• Given exercise: Extract, unchanged, every line from the top of the material below through the line with "wasm.setup();", and no more.

• Source data:
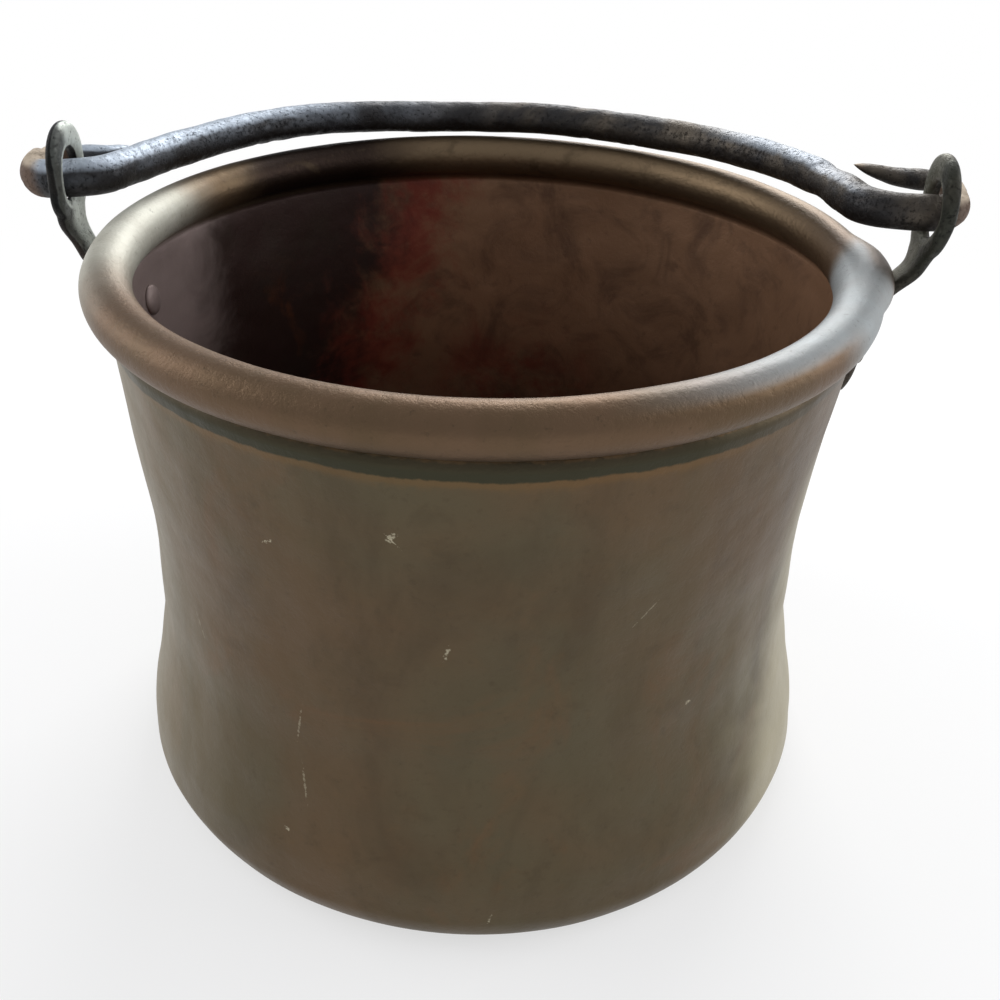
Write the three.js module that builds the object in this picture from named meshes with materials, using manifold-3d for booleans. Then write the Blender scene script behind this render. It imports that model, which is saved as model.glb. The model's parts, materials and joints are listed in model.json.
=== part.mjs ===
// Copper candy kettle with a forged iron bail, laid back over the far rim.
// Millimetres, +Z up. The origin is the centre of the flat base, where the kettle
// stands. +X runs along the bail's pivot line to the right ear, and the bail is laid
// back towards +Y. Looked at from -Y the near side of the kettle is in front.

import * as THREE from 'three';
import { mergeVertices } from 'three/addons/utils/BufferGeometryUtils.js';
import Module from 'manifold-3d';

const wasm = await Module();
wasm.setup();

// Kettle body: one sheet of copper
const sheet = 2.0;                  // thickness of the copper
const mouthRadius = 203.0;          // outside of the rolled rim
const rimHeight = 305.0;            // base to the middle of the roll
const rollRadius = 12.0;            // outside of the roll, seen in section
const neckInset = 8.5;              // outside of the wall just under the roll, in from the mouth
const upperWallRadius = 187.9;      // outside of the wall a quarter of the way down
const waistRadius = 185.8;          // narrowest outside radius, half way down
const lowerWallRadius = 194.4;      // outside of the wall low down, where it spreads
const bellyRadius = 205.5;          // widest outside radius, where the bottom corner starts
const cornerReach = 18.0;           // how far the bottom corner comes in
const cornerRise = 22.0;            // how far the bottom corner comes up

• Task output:
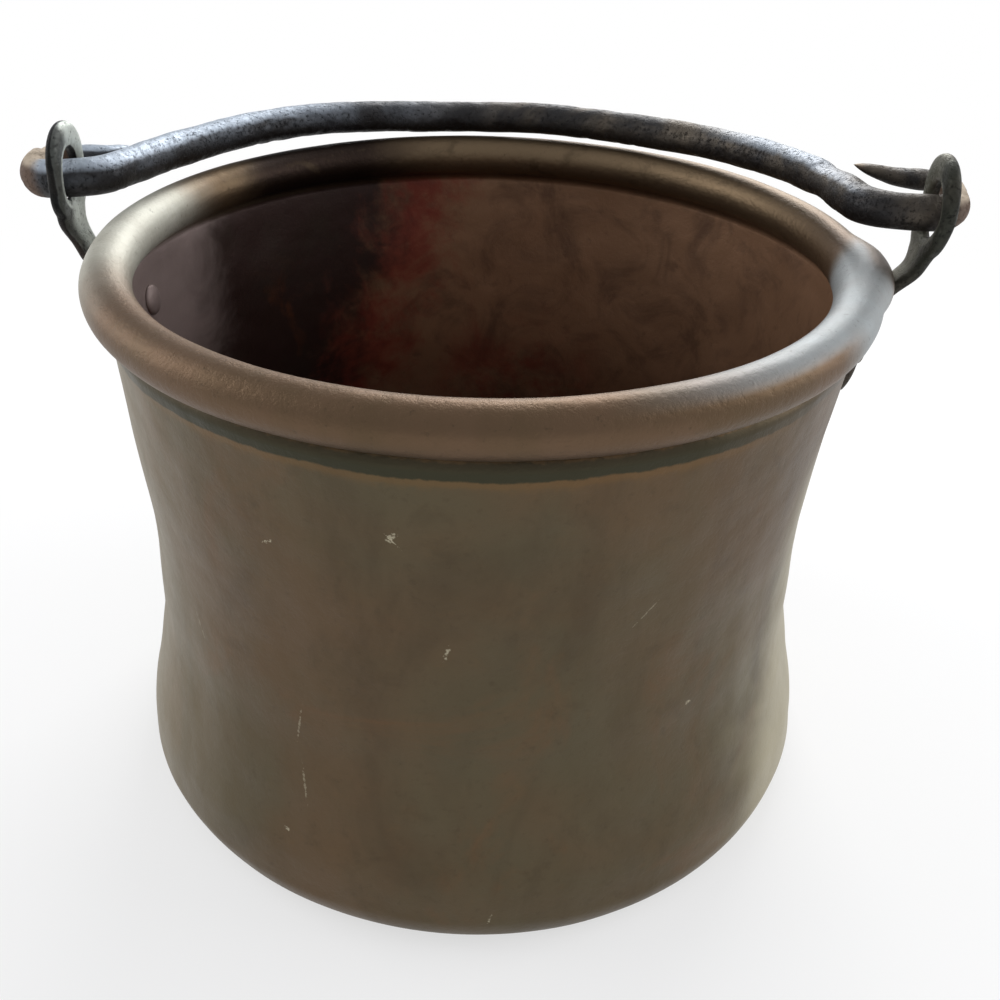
Write the three.js module that builds the object in this picture from named meshes with materials, using manifold-3d for booleans. Then write the Blender scene script behind this render. It imports that model, which is saved as model.glb. The model's parts, materials and joints are listed in model.json.
=== part.mjs ===
// Copper candy kettle with a forged iron bail, laid back over the far rim.
// Millimetres, +Z up. The origin is the centre of the flat base, where the kettle
// stands. +X runs along the bail's pivot line to the right ear, and the bail is laid
// back towards +Y. Looked at from -Y the near side of the kettle is in front.

import * as THREE from 'three';
import { mergeVertices } from 'three/addons/utils/BufferGeometryUtils.js';
import Module from 'manifold-3d';

const wasm = await Module();
wasm.setup();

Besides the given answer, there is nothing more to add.